Kocası peşinden koşarak ona yalvarıyor ve ağlıyordu. Ama Berire, onun yalvarmasına ve döktüğü gözyaşlarına aldırış etmeden yoluna de­vam etti. Bunun üzerine Rasûlüllah (s.a.v.), ashabına: "Şu adamın sev­gisine ve şu kadının ona duyduğu nefrete bakın, hayret, değil mi?" de­dikten sonra Berire'ye: "ALLAH'tan kork, o senin kocan, çocuklarının babası" dedi. Berire: Bana, ona dönmemi mi emrediyorsun, dedi. Rasûlüllah: "Hayır, sadece aracılık etmek istiyorum" buyurdu. Berire: O halde benim ona ihtiyacım yok, dedi. [851]

Bununla ilgili olarak Buharî senediyle Ibnu Abbas'tan şöyle dediğini rivayet ediyor: Berire'nin kocası Muğis isminde bir köle idi. Arkasından koşusunu, ağlayarak gözyaşlarının sakalı üzerine boşandığını görüyor gibiyim. Peygamber (s.a.v.), Abbas'a: Ya Abbas, Muğis'in Berire'ye olan sevgisine ve Berire'nin de ona olan bu nefretine şaşmıyor musun?" buyurdu.

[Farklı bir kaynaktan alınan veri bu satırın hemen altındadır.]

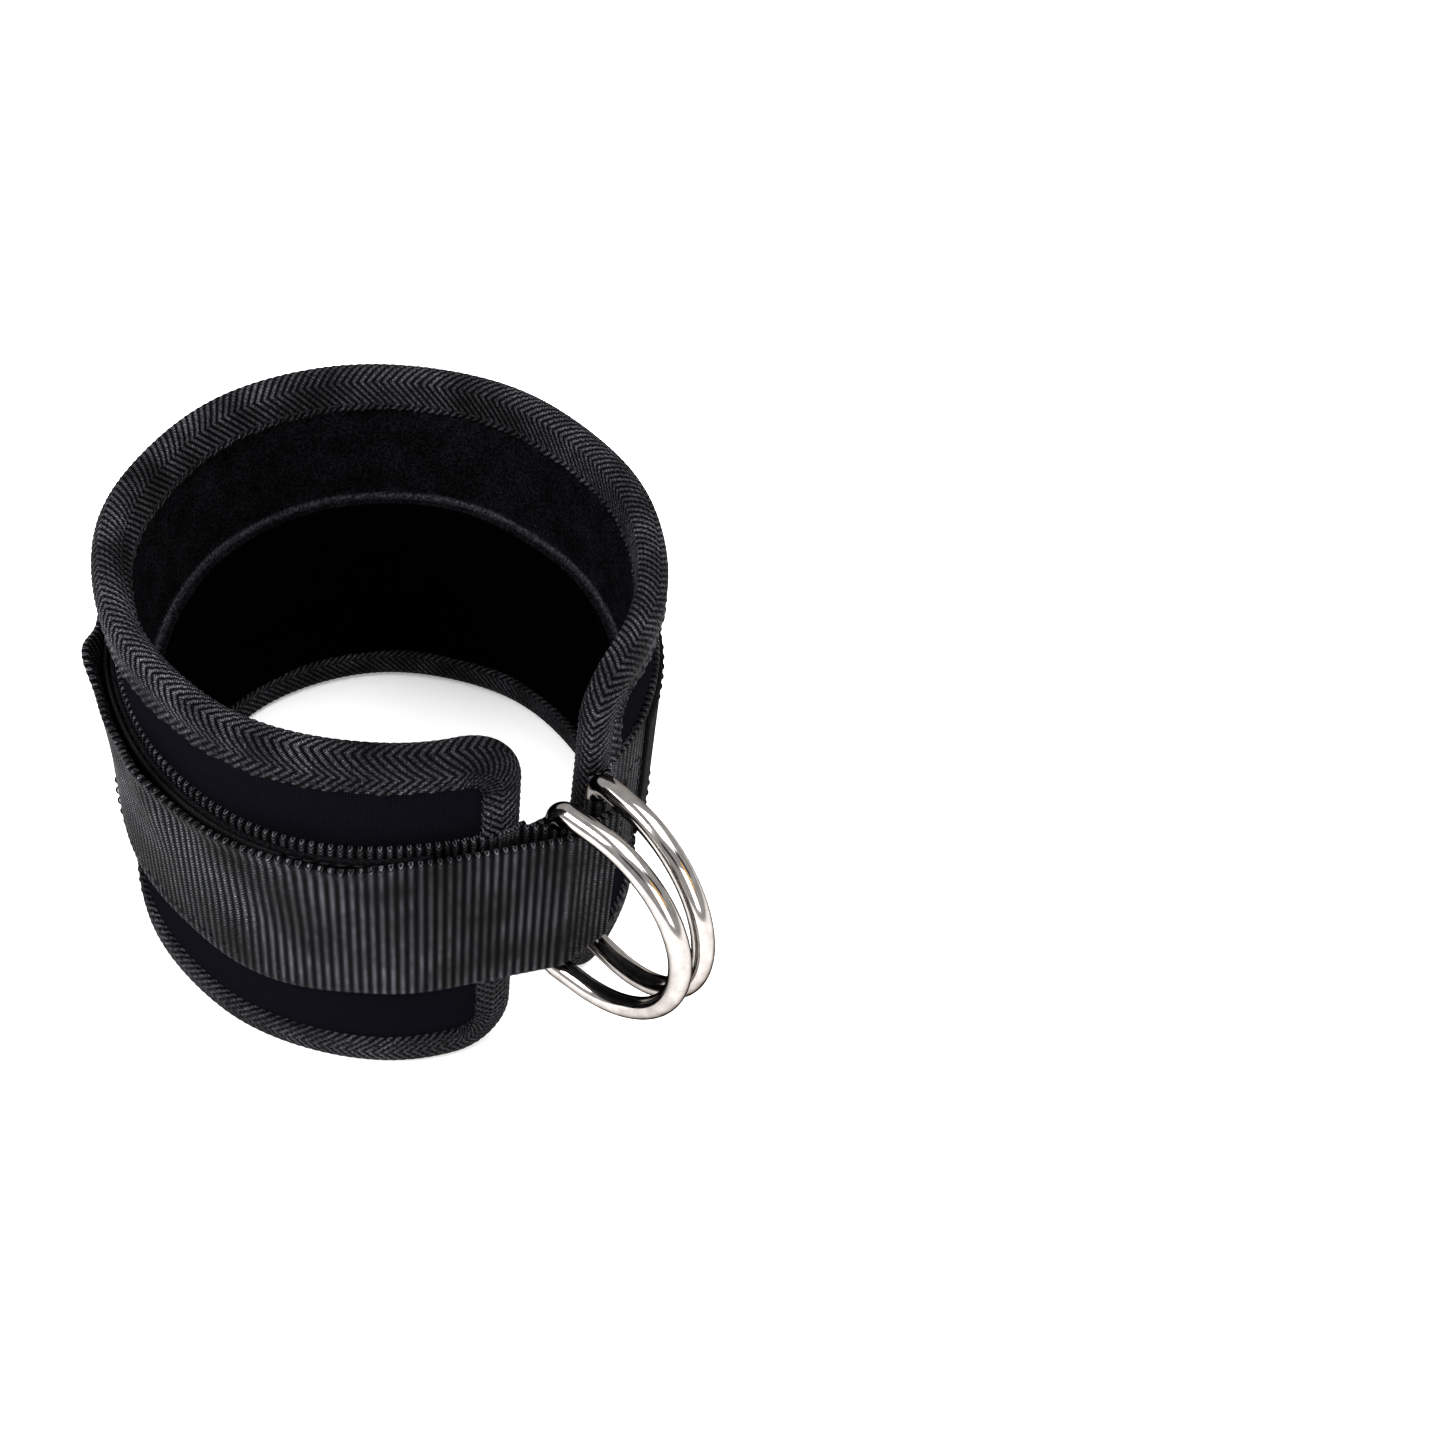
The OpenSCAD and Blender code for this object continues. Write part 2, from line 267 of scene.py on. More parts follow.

Rasûlüllah (s.a.v.), Berire'ye: "Ona geri dönsen" buyurdu. Berire: Ya Rasûlallah, ona dönmemi mi emrediyorsun? dedi. Rasûlüllah: "Hayır, sadece aracıyım" buyurdu. Berire: O halde benim ona ihtiyacım yok, dedi.

Evet... Peygamber (s.a.v.) ona yüce şanına rağmen, Berire'yi seven Muğis için Berire'nin indinde aracı olmakta bir sakınca görmüyor!

Her ikisi de köle idiler, ama bununla birlikte her ikisi aynı zaman­da insan idiler, islâm'a göre kölelik, hürriyete, özellikle ifade hürriyetine ve seçme hakkına ne zaman engel oldu ki!

O yüce peygamber, o yüce insan, insanlıkta derin izleri ve büyük önemi olan bir hususta ikisinin arasına aracı olarak giriyor! Onun gibi büyük birine yaraşan da buydu! [852]

Onun aracılığı -o kudret ve heybetine rağmen mutlaka yerine get­irilmesi gereken bir emir ya da kesin bir görüş şeklinde değildi. Bu ne­denle hak sahibi olan o kadının, hakkından vazgeçmesini ondan istediği halde vazgeçmemesinde bir sakınca görmedi. Hatta aracılığını reddet­mesini hoş karşılamama gibi bir tavır da takınmadı.

Bu durum, islâm'ın müsamahasını gayet güzel gözler önüne ser­mektedir.[853]